SEC chairman statement

The Wall Street Journal reported that US Securities and Exchange Commission (SEC) chairman Gary Gensler said cryptocurrencies that allow staking could qualify as securities under the Howey test.

Gensler made this statement after a congressional hearing where he reiterated his belief that most crypto assets are securities. He said:

“From the coin’s perspective…that’s another indicia that under the Howey test, the investing public is anticipating profits based on the efforts of others.”

Gensler continued that intermediaries like crypto exchanges offering staking services offer services similar to lending even if there are changes in the labeling.

Gensler did not specify a crypto asset.

Community debates if Ethereum is security

Some within the crypto community argued that Gensler’s statement meant that Ethereum could now be classified as a security.

With Ethereum’s migration to PoS, the asset joins several other smart contract-enabled blockchains that use staking mechanisms to secure their network.

A strategy advisor at VanECK, Gabor Gurbacs, wrote that Ethereum’s migration from PoW to PoS “can draw regulatory attention.” Gurbacs said:

“To be clear, I am not saying that ETH is necessarily a security because of its proof model, but regulators do talk about staking in the context of dividends which if one feature of what securities laws call a “common enterprise”. There are other factors in the Howey test too.”

Adam Cochran argued that the commission’s chairman statement is a “baseless FUD from entities that don’t understand the tech, or gloss over legal elements.”

Crypto advocacy organization Coin Center in a Sept. 15 blog post, argued that Ethereum’s transition to PoS should not affect its classification.

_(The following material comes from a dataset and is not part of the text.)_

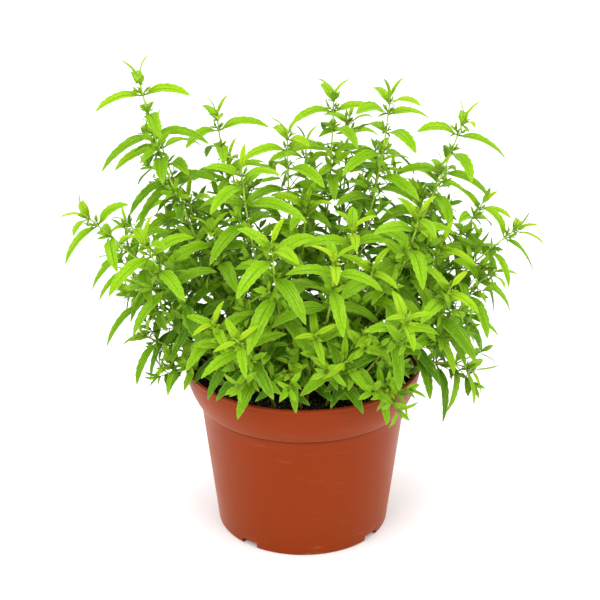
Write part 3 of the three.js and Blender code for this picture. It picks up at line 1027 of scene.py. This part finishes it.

The non-profit said the technological differences between PoW and PoS do not call for different treatments, saying “the economic realities of validating a chain through mining and validating a chain through staking are similar.”

Meanwhile, Bitcoin (BTC) maximalists, including Michael Saylor, only tweeted the Wall Street Journal report. Saylor had previously declared ETH security.

An investment Manager Timothy Peterson said;

“(An) average person probably doesn’t understand why, but Ethereum is now an unregistered security.”